The hilltop palace-fort 11 km from Jaipur that served as the Rajput royal residence for nearly two centuries

Amer Fort gets you on the scale before anything else does. You're driving up the hill from Jaipur and the walls just keep appearing — above the section you can already see, there are more walls, more towers, more ramparts. By the time you enter Jaleb Chowk, the main courtyard, you're already inside something much larger than you anticipated from the road.

The fort sits 11 km from central Jaipur and is, in practice, more palace complex than defensive fort — though the fortifications are real and substantial. Construction started under Raja Man Singh I in 1592 and continued for nearly two centuries under successive rulers. That timeline explains why the complex feels like several architectural sensibilities layered on top of each other: defensive, heavy stonework giving way to increasingly refined, Mughal-influenced interiors as you move deeper in.

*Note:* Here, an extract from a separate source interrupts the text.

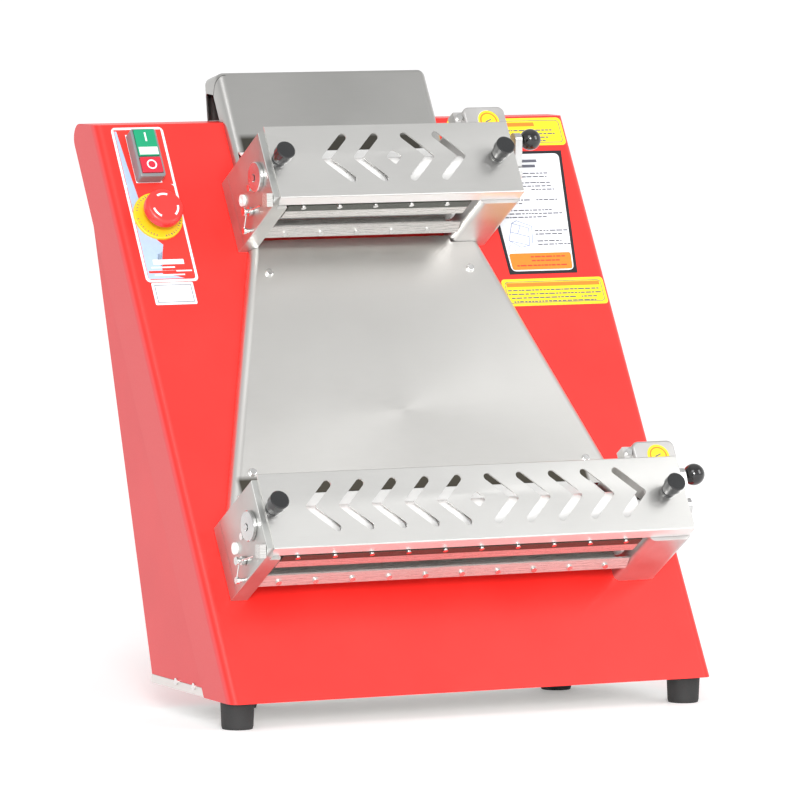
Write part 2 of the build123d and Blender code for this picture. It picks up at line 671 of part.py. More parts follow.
def gap_lever(head):
    s, n = head.lever
    turn = radians(head.lever_deg)
    tip = (s + LEVER_ARM * cos(turn), n + LEVER_ARM * sin(turn))
    x0, x1 = head.right + 0.4, head.right + 12.6
    middle = ((s + tip[0]) / 2, (n + tip[1]) / 2)
    with BuildPart() as lever:
        rod(x0, x1, head.lever, 9.5)
        with BuildSketch(side(x0 + 4)) as arm:
            with Locations(Location((*middle, 0), (0, 0, head.lever_deg))):
                SlotCenterToCenter(LEVER_ARM, 14.0)
        extrude(arm.sketch, amount=x1 - x0 - 4)
        fillet(lever.faces().sort_by(Axis.X)[-1].edges(), 1.0)
        rod(x1 - 1, x1 + 9, tip, 3.0)
        rod(x0 - 1, x1 + 1, head.lever, LEVER_SHAFT_R, Mode.SUBTRACT)
    write(lever, head.name + "_gap_lever")


def lever_ball(head):
    s, n = head.lever
    turn = radians(head.lever_deg)
    tip = (s + LEVER_ARM * cos(turn), n + LEVER_ARM * sin(turn))
    radius = 11.0
    with BuildPart() as ball:
        with Locations(side(head.right + 24.0).from_local_coords((*tip, 0))):
            Sphere(radius)
        rod(head.right + 10, head.right + 21.6, tip, 3.0, Mode.SUBTRACT)
    write(ball, head.name + "_lever_ball")


def gear(head, label, centre, tooth_deg, bore, hub_to=0.0):
    s, n = centre
    outline = []
    for k in range(TEETH):
        for radius, half in ((ROOT_R, -2.1), (TIP_R, -0.75), (TIP_R, 0.75), (ROOT_R, 2.1)):
            angle = radians(tooth_deg + 360 / TEETH * k) + atan2(half, radius)
            reach = hypot(half, radius)
            outline.append((s + reach * cos(angle), n + reach * sin(angle)))
    with BuildPart() as wheel:
        prism(head.gear, head.gear + GEAR_W, outline)
        if hub_to:
            rod(head.gear + GEAR_W, head.pulley, centre, 10.0)
            grooved_pulley(head.pulley, centre)
        rod(head.gear - 1, head.right, centre, bore, Mode.SUBTRACT)
    write(wheel, head.name + "_" + label)


def head_gears(head):
    """The front gear's gap faces the rear gear's tooth along the line of centres."""
    line = degrees(atan2(head.front[1] - head.rear[1], head.front[0] - head.rear[0]))
    half_pitch = 180 / TEETH
    gear(head, "rear_gear", head.rear, 90.0, SHAFT_R, head.pulley)
    gear(head, "front_gear", head.front, 2 * line + 90 + half_pitch, HUB_R)


def front_scraper(head):
    """Holder hung from a rod behind the guard lip, and the angle strip with the blade screwed to it."""
    foot = head.foot
    x0, x1 = head.roller_start + 0.5, head.roller_end - 0.5
    tilt = 28.0
    with BuildPart() as scraper:
        rod(head.left - 0.5, head.inner_right + 3.4, (foot + ROD_S, ROD_N), ROD_R)
        block(x0, x1, foot + 7.6, foot + 9.6, 87.0, 96.0)
        block(x0, x1, foot + 4.0, foot + 7.5, 87.0, 89.4)
        block(x0, x1, foot + 3.4, foot + 5.2, 65.7, 90.6)
        block(x0, x1, foot + 4.0, foot + 18.3, 84.0, 85.5)
        with BuildSketch(side(head.left - 7.0)) as square:
            with Locations(Location((foot + 6.8, 98.4, 0), (0, 0, tilt))):
                Rectangle(13.5, 11.0)
        extrude(square.sketch, amount=6.6)
    write(scraper, head.name + "_front_scraper")


def row_of_screws(head, s, n, lean, radius):
    """Pan heads along the head, on a surface that faces down the slope and leans out."""
    turn = radians(lean)
    outward = Vector(0, -COS_F * cos(turn) - SIN_F * sin(turn), -SIN_F * cos(turn) + COS_F * sin(turn))
    seat = Plane(side(0).from_local_coords((s, n, 0)), x_dir=(1, 0, 0), z_dir=outward)
    with BuildSketch(seat) as heads:
        with Locations(*[(x, 0) for x in head.screw_x]):
            Circle(radius)
    extrude(heads.sketch, amount=1.8)


def front_scraper_screws(head):
    with BuildPart() as screws:
        row_of_screws(head, head.foot + 3.4, 88.4, 0.0, 2.6)
    write(screws, head.name + "_front_scraper_screws")


def rear_scraper(head):
    """Leaning holder bar on a pivot pin, with a blade under the rear roller."""
    foot = head.foot
    x0, x1 = head.inner_left + 0.4, head.inner_right - 0.4
    blade0, blade1 = head.roller_start + 0.5, head.roller_end - 0.5
    with BuildPart() as scraper:
        prism(x0, x1, [(foot + 0.4, 29.5), (foot + 5.4, 43.1), (foot + 7.3, 42.4), (foot + 2.3, 28.8)])
        rod(x0 - 7, x1 + 4, (foot + BAR_S, BAR_N), PIN_R)
        prism(blade0, blade1, [(foot + 1.0, 28.6), (foot + 22.9, 24.0), (foot + 22.9, 25.5),
                               (foot + 8.0, 29.5), (foot + 2.2, 33.0)])
    write(scraper, head.name + "_rear_scraper")


def rear_scraper_screws(head):
    with BuildPart() as screws:
        row_of_screws(head, head.foot + 2.15, 34.26, 20.2, 2.9)
    write(screws, head.name + "_rear_scraper_screws")


def scraper_spring(head):
    """Post, anchor and bent spring wire on the outside of the left end plate."""
    foot = head.foot
    wire_r = 0.7
    x = head.left - 6.0
    with BuildPart() as spring:
        rod(head.left - 10.0, head.left + 6, (foot + 19, 52.0), 2.5)
        rod(head.left - 10.0, head.left - 8.0, (foot + 19, 52.0), 4.2)
        rod(head.left - 4.0, head.left - 1.0, (foot + 19, 52.0), 4.6)
        rod(head.left - 7.5, head.left + 6, (foot + 5, 37.0), 2.0)
        rod(head.left - 7.5, head.left - 4.5, (foot + 5, 37.0), 3.4)
        for start, end in (((foot + 7.8, 38.5), (foot + 17, 49.5)), ((foot + 18.0, 54.0), (foot + 8.0, 85.0))):
            span = hypot(end[0] - start[0], end[1] - start[1])
            along = Vector(0, COS_F, SIN_F) * (end[0] - start[0]) + Vector(0, -SIN_F, COS_F) * (end[1] - start[1])
            with BuildSketch(Plane(origin=side(x).from_local_coords((*start, 0)), z_dir=along)) as wire:
                Circle(wire_r)
            extrude(wire.sketch, amount=span)
    write(spring, head.name + "_scraper_spring")


def guard(head):
    """Bent sheet over the rollers: face, a lip along its foot and a return along its top."""
    foot = head.foot
    s0, s1 = foot + GUARD_S, foot + 85.5
    inner_n = GUARD_OUT - SHEET
    lip0, lip1 = head.inner_left + 0.6, head.inner_right - 0.6
    middle = (head.guard_left + head.guard_right) / 2
    slot_s = foot + 47.6
    first = 46.0
    pitch = 35.4
    reach = 23.8
    with BuildPart() as cover:
        block(head.guard_left, head.guard_right, s0, s1, inner_n, GUARD_OUT)
        block(head.guard_left, head.guard_right, s0, s0 + SHEET, LIP_N, inner_n + 0.5)
        block(lip0, lip1, s1 - SHEET, s1, 97.0, inner_n + 0.5)
        outside = cover.edges().filter_by(Axis.X).group_by(OUT)[-1]
        fillet(outside, 1.2)
        for direction in (-1, 1):
            for k in range(head.chevrons):
                apex = middle + direction * (first + pitch * k)
                with BuildSketch(face(inner_n - 1)) as slot:
                    with BuildLine() as arms:
                        Polyline((apex - direction * (reach + 5.8), slot_s + reach),
                                 (apex - direction * 5.8, slot_s),
                                 (apex - direction * (reach + 5.8), slot_s - reach))
                        offset(amount=4.1, side=Side.BOTH)
                    make_face()
                extrude(slot.sketch, amount=4, mode=Mode.SUBTRACT)
        with BuildSketch(face(inner_n - 1)) as diamond:
            with Locations(Location((middle, slot_s, 0), (0, 0, 45))):
                RectangleRounded(12.4, 12.4, 2.0)
        extrude(diamond.sketch, amount=4, mode=Mode.SUBTRACT)
        holes = [(x, head.knob_s) for x in head.knobs.values()]
        post(inner_n - 1, GUARD_OUT + 1, holes, 3.3, Mode.SUBTRACT)
    write(cover, head.name + "_guard")


def guard_knob(head, place):
    x = head.knobs[place]
    foot = face().from_local_coords((x, head.knob_s, 0))
    with BuildPart() as knob:
        with BuildSketch(Plane(origin=foot, x_dir=(1, 0, 0), z_dir=(0, COS_F, SIN_F))) as half:
            with BuildLine():
                outline = [(0, 97.0), (3.0, 97.0), (3.0, 107.9), (7.4, 107.9), (7.4, 109.8), (6.4, 110.9),
                           (8.2, 113.2), (8.6, 119.6), (9.8, 121.4), (9.8, 129.9), (8.8, 131.0), (0, 131.0)]
                Polyline(*[(r, -h) for r, h in outline], close=True)
            make_face()
        revolve(half.sketch, axis=Axis(foot, (0, -SIN_F, COS_F)))
    write(knob, head.name + "_guard_knob_" + place)


if __name__ == "__main__":
    front_cover()
    rear_casing()
    base_frame()
    rubber_feet()
    slide_plate()
    upper_chute()
    casing_screws()
    label_plates()
    switch_bezel()
    push_button("start_button", 600.7, 630.9, 615.8)
    push_button("stop_button", 581.7, 599.3, 590.5)
    estop_ring()
    estop_stem()
    estop_button()
    motor()
    gearbox()
    drive_shaft()
    layshaft()
    layshaft_bracket()
    belt("lower_belt", LOWER.pulley, (DRIVE_S, DRIVE_N), LOWER.rear)
    belt("long_belt", LAY_X, (DRIVE_S, DRIVE_N), (LAY_S, LAY_N))
    belt("upper_belt", UPPER.pulley, (LAY_S, LAY_N), UPPER.rear)
    control_box()
    cable_gland()
    for head in HEADS:
        left_end_plate(head)
        gear_housing(head)
        rear_roller(head)
        front_roller(head)
        front_bushes(head)
        gap_axle(head)
        gap_lever(head)
        lever_ball(head)
        head_gears(head)
        front_scraper(head)
        front_scraper_screws(head)
        rear_scraper(head)
        rear_scraper_screws(head)
        scraper_spring(head)
        guard(head)
        guard_knob(head, "left")
        guard_knob(head, "right")
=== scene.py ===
import math
import random

import bmesh
import bpy
from mathutils import Matrix, Vector


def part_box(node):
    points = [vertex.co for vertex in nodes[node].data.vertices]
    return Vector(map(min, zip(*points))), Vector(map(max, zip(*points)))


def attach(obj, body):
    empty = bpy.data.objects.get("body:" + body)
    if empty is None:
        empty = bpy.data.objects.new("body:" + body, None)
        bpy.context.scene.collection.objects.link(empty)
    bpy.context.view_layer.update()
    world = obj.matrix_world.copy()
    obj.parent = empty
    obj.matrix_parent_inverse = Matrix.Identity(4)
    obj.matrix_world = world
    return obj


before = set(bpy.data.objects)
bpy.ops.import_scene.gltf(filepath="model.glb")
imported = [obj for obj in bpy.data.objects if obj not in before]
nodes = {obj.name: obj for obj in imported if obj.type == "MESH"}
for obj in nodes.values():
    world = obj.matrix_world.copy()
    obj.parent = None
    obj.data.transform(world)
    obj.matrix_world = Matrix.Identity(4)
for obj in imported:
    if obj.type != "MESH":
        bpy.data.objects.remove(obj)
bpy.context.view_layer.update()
scene = bpy.context.scene
MM = 0.001

# ---------------------------------------------------------------- the sloped face
SLOPE = math.radians(58.5)
UP = Vector((0, math.cos(SLOPE), math.sin(SLOPE)))
OUT = Vector((0, -math.sin(SLOPE), math.cos(SLOPE)))
ACROSS = Vector((1, 0, 0))
cover_lo, cover_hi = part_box("front_cover")
FOOT = Vector((0, cover_lo.y, cover_lo.z))


def on_face(x, s, n=0.0):
    """Point on the sloped face: x across, s up the slope, n out of it, in millimetres."""
    return FOOT + MM * (Vector((x, 0, 0)) + UP * s + OUT * n)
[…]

History and What the Architecture Tells You

The most interesting thing about Amer Fort isn't any single room or feature — it's how the building evolved with its rulers over time. The thick outer walls and massive gateways of the early construction reflect a period when this was a working military stronghold. The later additions, particularly the rooms built by Mirza Raja Jai Singh in the 1630s, feel almost ornamental by comparison: mirrored ceilings, delicate inlay work, rooms designed around aesthetics rather than defense.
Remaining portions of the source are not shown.